-- Start of DATASET EXCERPT --

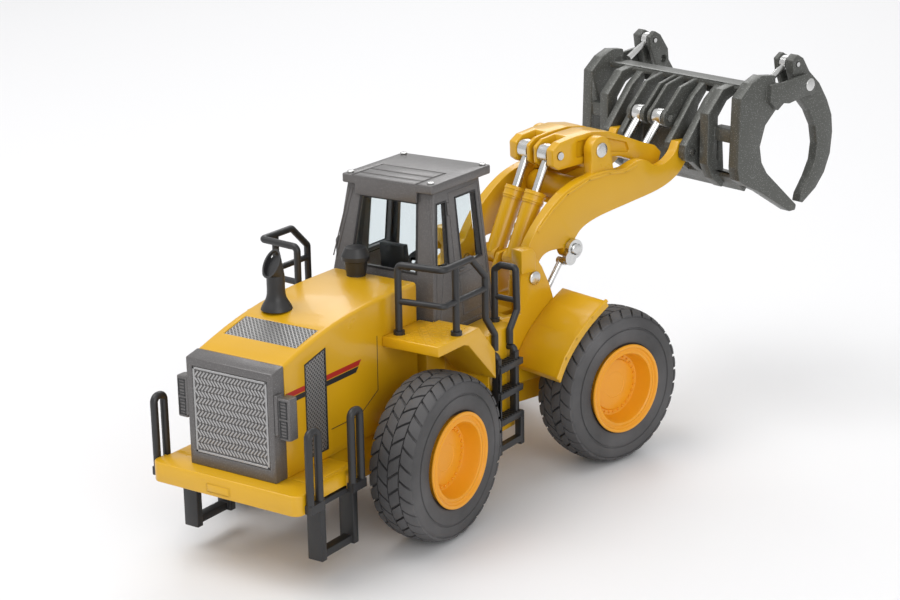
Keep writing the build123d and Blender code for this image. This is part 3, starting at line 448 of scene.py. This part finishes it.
# %% One tyre
def add_tyre(shape, place):
    add_lathe(shape, carcass, place, 96)
    pitch = 2 * pi / blocks_round
    for row, middle in enumerate(tread_rows):
        slant = 1 if row % 2 else -1
        block = bmesh.new()
        bmesh.ops.create_grid(block, x_segments=3, y_segments=3, size=0.5)
        stretch = Matrix.Diagonal((block_length, block_width, 1, 1))
        bmesh.ops.transform(block, matrix=stretch, verts=block.verts)
        for vert in block.verts:
            vert.co.x += slant * vert.co.y * block_slant
        sides = bmesh.ops.extrude_face_region(block, geom=block.faces[:])["geom"]
        top = [item for item in sides if isinstance(item, bmesh.types.BMVert)]
        bmesh.ops.translate(block, vec=(0, 0, 1), verts=top)
        for vert in block.verts:
            turn = vert.co.x / tyre_radius
            offset = middle + vert.co.y
            radius = crown(offset) if vert.co.z > 0.5 else block_foot
            if vert.co.z > 0.5 and len(vert.link_faces) < 4:
                radius -= block_rim_drop
            vert.co = Vector((radius * cos(turn), radius * sin(turn), offset))
        block_mesh = bpy.data.meshes.new("tread_block")
        block.to_mesh(block_mesh)
        block.free()
        lift = (row % 2) * 0.5
        for step in range(blocks_round):
            known = len(shape.verts)
            shape.from_mesh(block_mesh)
            shape.verts.ensure_lookup_table()
            turn = Matrix.Rotation((step + lift) * pitch, 4, "Z")
            bmesh.ops.transform(shape, matrix=place @ turn, verts=shape.verts[known:])
        bpy.data.meshes.remove(block_mesh)
    print("tyre blocks", len(tread_rows) * blocks_round)


# %% The four tyres
for half, centre_x, place in (("rear", -half_base, rear_frame), ("front", half_base, front_frame)):
    for word, side in (("right", -1), ("left", 1)):
        tyre = bmesh.new()
        add_tyre(tyre, side_place(centre_x, side * half_track, tyre_radius, side))
        finish_piece(f"{half}_tread_tyre_{word}", tyre, tyre_rubber, f"{half}_wheels", place,
                     (f"{half}_tyre_{word}",), smooth=38)

# %% [markdown]
# Each rim is a deep moulded dish: two rolled beads at the lip, a cone down to the wheel's floor, and a ring
# of small bolts where they meet. One spun profile gives the dish, and one bolt head is copied round it.

# %% Rims
rim_profile = [(10.45, 4.3), (10.6, 5.6), (11.35, 6.1), (11.5, 6.45), (11.38, 6.72), (11.05, 6.8),
               (10.7, 6.66), (10.45, 6.25), (10.15, 6.1), (9.85, 6.18), (9.62, 6.36), (9.3, 6.4),
               (9.05, 6.2), (8.9, 5.75),
               (8.55, 4.2), (8.15, 2.6), (7.95, 2.15), (7.6, 2.0), (6.75, 2.0), (6.62, 2.12), (6.5, 2.32),
               (6.2, 2.38), (3.4, 2.38), (3.3, 2.3), (0.0, 2.3)]
rim_back = [(10.45, 4.3), (10.4, -4.6), (9.4, -4.9), (8.6, -3.6), (1.6, -3.4), (1.3, -5.6), (0, -5.6)]
bolt_head = [(0.3, 0), (0.3, 0.22), (0.18, 0.36), (0, 0.4)]
bolt_circle = Matrix.Translation((7.2, 0, 2.0))
bolt_count = 28
for half, centre_x, place in (("rear", -half_base, rear_frame), ("front", half_base, front_frame)):
    rims = bmesh.new()
    for side in (-1, 1):
        wheel = side_place(centre_x, side * half_track, tyre_radius, side)
        add_lathe(rims, rim_profile, wheel, 96)
        add_lathe(rims, rim_back, wheel, 64)
        for index in range(bolt_count):
            bolt_turn = Matrix.Rotation(index * 2 * pi / bolt_count, 4, "Z") @ bolt_circle
            add_lathe(rims, bolt_head, wheel @ bolt_turn, 8)
    finish_piece(f"{half}_dished_rims", rims, orange, f"{half}_wheels", place,
                 (f"{half}_rims",))

# %% [markdown]
# Moulded and cast edges are never sharp: a small round catches the light along every edge. Each plain
# engineering part is copied, its flat triangles are joined again, and its hard edges are bevelled. Flat
# faces stay flat and only curved faces and the new rounds are smooth. A copy that comes out open, or with
# another volume, is dropped, and the engineering part stays in view.

# %% Rounded copies
flat_turn = radians(0.6)
hard_turn = radians(36)
copy_weld = 0.002
largest_volume_change = 0.05
body_of_node = {name: body for body, names in frame["record"]["behaviour"]["bodies"].items()
                for name in names}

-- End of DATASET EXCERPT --

Copy all of the material word for word.

RESPONSE BELOW:
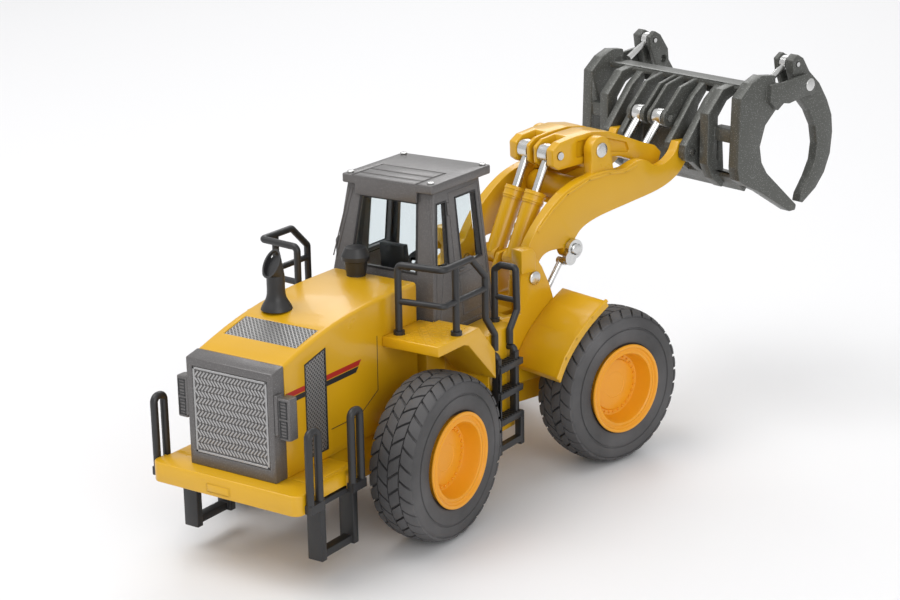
Keep writing the build123d and Blender code for this image. This is part 3, starting at line 448 of scene.py. This part finishes it.
# %% One tyre
def add_tyre(shape, place):
    add_lathe(shape, carcass, place, 96)
    pitch = 2 * pi / blocks_round
    for row, middle in enumerate(tread_rows):
        slant = 1 if row % 2 else -1
        block = bmesh.new()
        bmesh.ops.create_grid(block, x_segments=3, y_segments=3, size=0.5)
        stretch = Matrix.Diagonal((block_length, block_width, 1, 1))
        bmesh.ops.transform(block, matrix=stretch, verts=block.verts)
        for vert in block.verts:
            vert.co.x += slant * vert.co.y * block_slant
        sides = bmesh.ops.extrude_face_region(block, geom=block.faces[:])["geom"]
        top = [item for item in sides if isinstance(item, bmesh.types.BMVert)]
        bmesh.ops.translate(block, vec=(0, 0, 1), verts=top)
        for vert in block.verts:
            turn = vert.co.x / tyre_radius
            offset = middle + vert.co.y
            radius = crown(offset) if vert.co.z > 0.5 else block_foot
            if vert.co.z > 0.5 and len(vert.link_faces) < 4:
                radius -= block_rim_drop
            vert.co = Vector((radius * cos(turn), radius * sin(turn), offset))
        block_mesh = bpy.data.meshes.new("tread_block")
        block.to_mesh(block_mesh)
        block.free()
        lift = (row % 2) * 0.5
        for step in range(blocks_round):
            known = len(shape.verts)
            shape.from_mesh(block_mesh)
            shape.verts.ensure_lookup_table()
            turn = Matrix.Rotation((step + lift) * pitch, 4, "Z")
            bmesh.ops.transform(shape, matrix=place @ turn, verts=shape.verts[known:])
        bpy.data.meshes.remove(block_mesh)
    print("tyre blocks", len(tread_rows) * blocks_round)


# %% The four tyres
for half, centre_x, place in (("rear", -half_base, rear_frame), ("front", half_base, front_frame)):
    for word, side in (("right", -1), ("left", 1)):
        tyre = bmesh.new()
        add_tyre(tyre, side_place(centre_x, side * half_track, tyre_radius, side))
        finish_piece(f"{half}_tread_tyre_{word}", tyre, tyre_rubber, f"{half}_wheels", place,
                     (f"{half}_tyre_{word}",), smooth=38)

# %% [markdown]
# Each rim is a deep moulded dish: two rolled beads at the lip, a cone down to the wheel's floor, and a ring
# of small bolts where they meet. One spun profile gives the dish, and one bolt head is copied round it.

# %% Rims
rim_profile = [(10.45, 4.3), (10.6, 5.6), (11.35, 6.1), (11.5, 6.45), (11.38, 6.72), (11.05, 6.8),
               (10.7, 6.66), (10.45, 6.25), (10.15, 6.1), (9.85, 6.18), (9.62, 6.36), (9.3, 6.4),
               (9.05, 6.2), (8.9, 5.75),
               (8.55, 4.2), (8.15, 2.6), (7.95, 2.15), (7.6, 2.0), (6.75, 2.0), (6.62, 2.12), (6.5, 2.32),
               (6.2, 2.38), (3.4, 2.38), (3.3, 2.3), (0.0, 2.3)]
rim_back = [(10.45, 4.3), (10.4, -4.6), (9.4, -4.9), (8.6, -3.6), (1.6, -3.4), (1.3, -5.6), (0, -5.6)]
bolt_head = [(0.3, 0), (0.3, 0.22), (0.18, 0.36), (0, 0.4)]
bolt_circle = Matrix.Translation((7.2, 0, 2.0))
bolt_count = 28
for half, centre_x, place in (("rear", -half_base, rear_frame), ("front", half_base, front_frame)):
    rims = bmesh.new()
    for side in (-1, 1):
        wheel = side_place(centre_x, side * half_track, tyre_radius, side)
        add_lathe(rims, rim_profile, wheel, 96)
        add_lathe(rims, rim_back, wheel, 64)
        for index in range(bolt_count):
            bolt_turn = Matrix.Rotation(index * 2 * pi / bolt_count, 4, "Z") @ bolt_circle
            add_lathe(rims, bolt_head, wheel @ bolt_turn, 8)
    finish_piece(f"{half}_dished_rims", rims, orange, f"{half}_wheels", place,
                 (f"{half}_rims",))

# %% [markdown]
# Moulded and cast edges are never sharp: a small round catches the light along every edge. Each plain
# engineering part is copied, its flat triangles are joined again, and its hard edges are bevelled. Flat
# faces stay flat and only curved faces and the new rounds are smooth. A copy that comes out open, or with
# another volume, is dropped, and the engineering part stays in view.

# %% Rounded copies
flat_turn = radians(0.6)
hard_turn = radians(36)
copy_weld = 0.002
largest_volume_change = 0.05
body_of_node = {name: body for body, names in frame["record"]["behaviour"]["bodies"].items()
                for name in names}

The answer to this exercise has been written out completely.